More than 30 inches of rain have fallen in Atlantic Beach, North Carolina, according to the U.S. Geological Survey. If confirmed by the National Weather Service, that would break the state record for rainfall from a tropical cyclone.
In Bayboro, North Carolina, one of the areas under evacuation, resident Kim Dunn stayed behind. She was trapped in her truck surrounded by rising water Friday as her boyfriend and his cousin were stranded on a paddle boat less than a mile away.
The water was as high as street signs, and "we have no way to get to them," Dunn told ABC News Friday morning.
"They've been out there for about six hours now just screaming for help," she said. "Only communication we have with them is just me flashing my lights to them and I think they have a flashlight they're flickering back to us."
Dunn, the mother of a 10-month-old, a 3-year-old and an 8-year-old, said she made a decision to stay behind while others fled.
"We were trying to figure out if we had enough finances to get out and if we were to get out, were we going to be able to get back home. So we made a decision to stay," she said. "I don't know how long it's going to be before the water actually starts to come into the apartment."

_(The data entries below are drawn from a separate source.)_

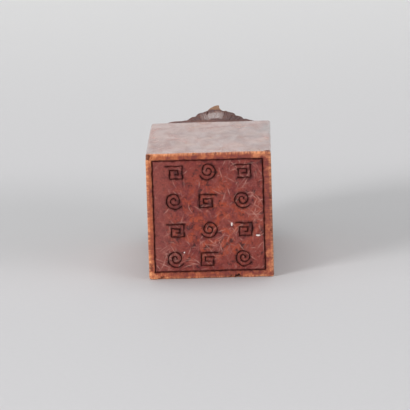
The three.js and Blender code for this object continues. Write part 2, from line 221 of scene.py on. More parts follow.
def toStretch(points, start, end):
    # where along a straight stretch each point lies, 0 to 1, and how far off it
    way = end - start
    t = np.clip((points - start) @ way / max(way @ way, 1e-9), 0, 1)
    return t, norm(points - start - t[:, None] * way, axis=1)


def hollows(piece, rounds=6):
    # how far each point lies in a hollow (above 0) or on a ridge (below 0), in mm
    points, normals, ends = pointsOf(piece), normalsOf(piece), edgesOf(piece)
    count = np.bincount(ends.ravel(), minlength=len(points))[:, None]
    mean = points.copy()
    for _ in range(rounds):
        total = np.zeros_like(points)
        for axis in range(3):
            for here, there in (ends.T, ends.T[::-1]):
                total[:, axis] += np.bincount(here, mean[there, axis], len(points))
        mean = total / np.maximum(count, 1)
    return ((mean - points) * normals).sum(axis=1)

# Camera, floor and lamps

cameraSetup = {
    "lookAt": (-0.90, -34.0, 14.91),  # mm, a little left of the stamping face and above its middle
    "distance": 726.0,
    "back": (0.01875, -0.98541, 0.16918),
    "roll": -1.73,
    "lens": 319.96,
}


def addCamera():
    setup = cameraSetup
    back = Vector(setup["back"]).normalized()
    level = Vector((-back.y, back.x, 0)).normalized()
    up = back.cross(level)
    roll = math.radians(setup["roll"])
    right = level * math.cos(roll) + up * math.sin(roll)
    top = up * math.cos(roll) - level * math.sin(roll)
    place = (Vector(setup["lookAt"]) + back * setup["distance"]) * mm
    bpy.ops.object.camera_add(location=place)
    camera = bpy.context.object
    camera.name = "photoCamera"
    camera.data.lens = setup["lens"]
    camera.data.sensor_width = 36
    camera.data.clip_start, camera.data.clip_end = 0.01, 50
    turn = Matrix((right, top, back)).transposed()
    camera.matrix_world = Matrix.Translation(place) @ turn.to_4x4()
    bpy.context.scene.camera = camera


studio = {
    "sheet": 1.2,  # half width of the paper, in metres
    "bend": (10, 0.09), "rise": 1.6,  # the steps of its bend and how long each is, and its height above
    "paper": (0.665, 0.66, 0.67),
    "paperBehind": (0.735, 0.735, 0.735), "paperTurns": (30, 520),  # mm back, over which the paper is painted lighter, standing in for more light on the paper farther back
    "paperDusk": (0.6, 0.6, 0.606), "duskFrom": (-50, 10), "duskTo": (50, 125),  # a band of painted shade on the paper by the seal
    "paperFibre": (190, 188, 188),
    "sky": (0.84, 0.84, 0.85), "skyStrength": 0.42,
}

# a low lamp isn't mirrored, or it would show as a white sheet in the waxed stone from behind
lamps = {
    "keySoftbox": {"at": (-0.80, -0.85, 0.36), "size": (0.45, 0.30), "power": 10.0, "mirrored": False},
    "fillSoftbox": {"at": (0.85, -0.80, 0.34), "size": (0.6, 0.40), "power": 3.4, "mirrored": False},
    "overheadSoftbox": {"at": (0.0, 0.28, 1.1), "size": (1.0, 0.8), "power": 5.1},
    "backdropSoftbox": {"at": (0.0, 0.9, 0.9), "size": (1.4, 0.4), "power": 5.5, "aim": (0, 1.5, 0.25)},
}


def addFloor():
    # a sheet of pale paper that runs back and curves up behind the seal
    floor = added(bpy.ops.mesh.primitive_plane_add, (0, 0, 0), size=2 * studio["sheet"])
    selectEdges(floor, (pointsOf(floor)[edgesOf(floor)][:, :, 1] > 0).all(axis=1))
    steps, long = studio["bend"]
    for step in range(steps):
        angle = math.radians(90 * (step + 0.5) / steps)
        pushEdges(0, long * math.cos(angle), long * math.sin(angle))
    pushEdges(0, 0, studio["rise"])
    settle(floor, "paperSweep")
    smoothShade(floor, 60)
    paper = Sheet("palePaper")
    away = paper.axes()[1]
    # painted light: the paper is painted lighter farther back, over paperTurns
    colour = paper.mix(away.between(*studio["paperTurns"]), studio["paper"], studio["paperBehind"])
    # painted shade: a darker band across the paper by the seal
    paintedShade = away.between(*studio["duskFrom"]) * (1 - away.between(*studio["duskTo"]))
    colour = paper.mix(paintedShade, colour, studio["paperDusk"])
    fibres = paper.noise(1.2, 4, 0.6)
    colour = paper.mix(fibres.between(0.3, 0.7) * 0.05, colour, tint(*studio["paperFibre"]))
    relief = paper.bump(fibres, 0.01)
    paper.finish({"Base Color": colour, "Normal": relief, "Roughness": 0.65, "Specular IOR Level": 0.2})
    paper.dress(floor)


def addLamp(name, at, size, power, aim=(0, 0, 0.012), mirrored=True):
    bpy.ops.object.light_add(type="AREA", location=at)
    lamp = bpy.context.object
    lamp.name = name
    lamp.data.shape = "RECTANGLE"
    lamp.data.size, lamp.data.size_y = size
    lamp.data.energy = power
    lamp.visible_glossy = mirrored
    lamp.rotation_euler = (Vector(aim) - Vector(at)).to_track_quat("-Z", "Y").to_euler()


def addLights():
    for name, lamp in lamps.items():
        addLamp(name, **lamp)
    world = bpy.context.scene.world or bpy.data.worlds.new("studio")
    bpy.context.scene.world = world
    world.use_nodes = True
    sky = world.node_tree.nodes["Background"]
    sky.inputs["Color"].default_value = (*studio["sky"], 1)
    sky.inputs["Strength"].default_value = studio["skyStrength"]
    bpy.context.scene.view_settings.view_transform = "Standard"


# Shader maths as plain expressions


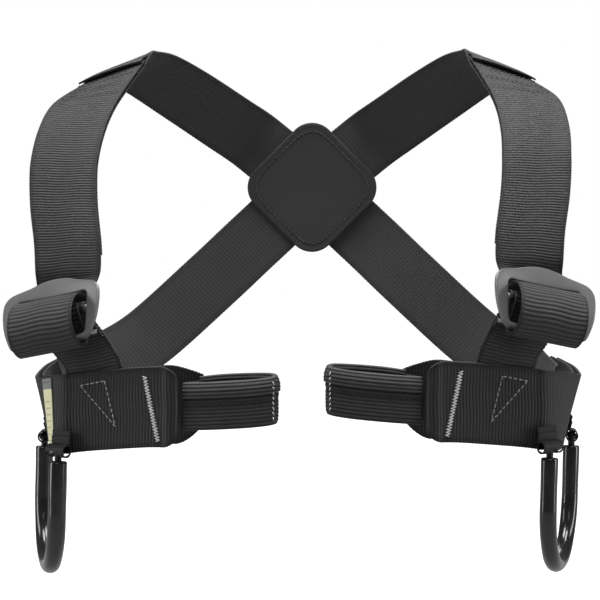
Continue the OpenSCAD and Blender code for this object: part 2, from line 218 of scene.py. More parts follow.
def label_cloth():
    """Satin label: a blue-grey header over a pale yellow field, with plain bars and no words."""
    n = Nodes("label_cloth")
    split = n.add("SeparateXYZ", {"Vector": n.attribute("web", "Vector")})
    up, along = n.maths("MULTIPLY", split.outputs[0], -1.0), split.outputs[1]
    place = n.add("TexCoord").outputs["Object"]
    header = n.maths("GREATER_THAN", up, 17.0)
    colour = n.mix(header, srgb(250, 248, 200), srgb(112, 118, 121))
    row = n.maths("LESS_THAN", n.maths("FRACT", n.maths("MULTIPLY", up, 1 / 4.2)), 0.22)
    inside = n.maths("LESS_THAN", n.maths("ABSOLUTE", n.maths("ADD", along, -7.5)), 5.2)
    field = n.maths("LESS_THAN", n.maths("ABSOLUTE", n.maths("ADD", up, 5.0)), 14.5)
    bar = n.maths("MULTIPLY", n.maths("MULTIPLY", row, inside), field)
    colour = n.mix(n.maths("MULTIPLY", bar, 0.45), colour, srgb(120, 120, 104))
    cloud = n.noise(place, 90, 3)
    colour = n.mix(n.maths("MULTIPLY", cloud, 0.22), colour, srgb(238, 236, 205))
    weft = n.maths("SINE", n.maths("MULTIPLY", up, 2 * math.pi / 0.4))
    return n.finish(Base_Color=colour, Roughness=0.55, Sheen_Weight=0.15, Normal=n.bump(weft, 0.2, 0.1))


MATERIALS = {
    "webbing": fabric("webbing", srgb(3), srgb(65), sheen=0.07),
    "back_webbing": fabric("back_webbing", srgb(42), srgb(62), sheen=0.1, rough=0.8),
    "band_webbing": fabric("band_webbing", srgb(4), srgb(51), sheen=0.07),
    "sleeve": fabric("sleeve_webbing", srgb(2), srgb(68), sheen=0.08),
    "patch": fabric("patch_cloth", srgb(36), srgb(60), yarn_mm=0.9, sheen=0.1, rough=0.85, twill=0.0),
    "cord": fabric("cord_braid", srgb(8), srgb(34), yarn_mm=0.8, sheen=0.08),
    "white_thread": thread("white_thread", srgb(252)),
    "grey_thread": thread("grey_thread", srgb(180)),
    "dark_thread": thread("dark_thread", srgb(56)),
    "black_thread": thread("black_thread", srgb(12)),
    "plate_metal": plate_metal(),
    "tube_plastic": tube_plastic(),
    "label": label_cloth(),
}

# ------------------------------------------------- reading the CAD cross-sections


def unit(v):
    return v / np.linalg.norm(v, axis=-1, keepdims=True)


def distances(line):
    """Distance along a polyline at each of its points."""
    return np.concatenate([[0], np.cumsum(np.linalg.norm(np.diff(line, axis=0), axis=1))])


def node_mesh(node):
    """Welded points and triangles of a CAD node."""
    mesh = frame["nodes"][node].data
    co = np.empty(len(mesh.vertices) * 3)
    mesh.vertices.foreach_get("co", co)
    points, index = np.unique(np.round(co.reshape(-1, 3), 6), axis=0, return_inverse=True)
    tris = index.reshape(-1)[np.array([p.vertices[:] for p in mesh.polygons])]
    return points, tris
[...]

In nearby New Bern, where water levels reached at least 10 feet overnight, 150 people requested a rescue. Volunteers are using private boats to pitch in and help, city spokeswoman Colleen Roberts said.
The downtown area, at the confluence of two rivers, is mostly underwater.
New Bern resident George Zaytoun chose not to evacuate and is trapped inside his home.
"It’s like a bomb has gone off," Zaytoun told "Good Morning America" Friday. "Everything around us is underwater."
Zaytoun now regrets his decision, he said.
"I think we kind of let our guards down," he said of his community’s response to the storm’s being downgraded to Category 2 from 4.
Florence "is twice the size of Hurricane Hugo," which tore through the Carolinas in 1989, New Bern Mayor Dana Outlaw told "GMA."
Gov. Cooper said Friday, “As soon as it is safe, first responders will make sure they go and rescue people who need to be saved from this storm.”
Some people were arrested for breaking into cars as Hurricane Florence approached North Carolina Thursday night, Brunswick County Sheriff John Ingram told ABC Wilmington affiliate WWAY-TV.
"If you seek to prey upon the citizens of Brunswick County, we're going to do everything we can to lock you up," Ingram warned. "I made sure ahead of time that we had adequate space for anybody that wanted to try that."
The rainfall is forecast to reach up to 40 inches in some areas over the next several days.
Storm surge could be as high as 11 feet in parts of North Carolina, prompting officials to closely watch the rise of rivers in the eastern part of the state. River flooding may be worse than Hurricane Floyd in 1999.
"We are expecting several more days of rain and our focus now is getting people away from immediate danger and then we will shift to putting our communities back together,” Cooper said Friday.
“I know North Carolinians. We’re going to make it through this because we’re going to stick together and we’re going to work together.”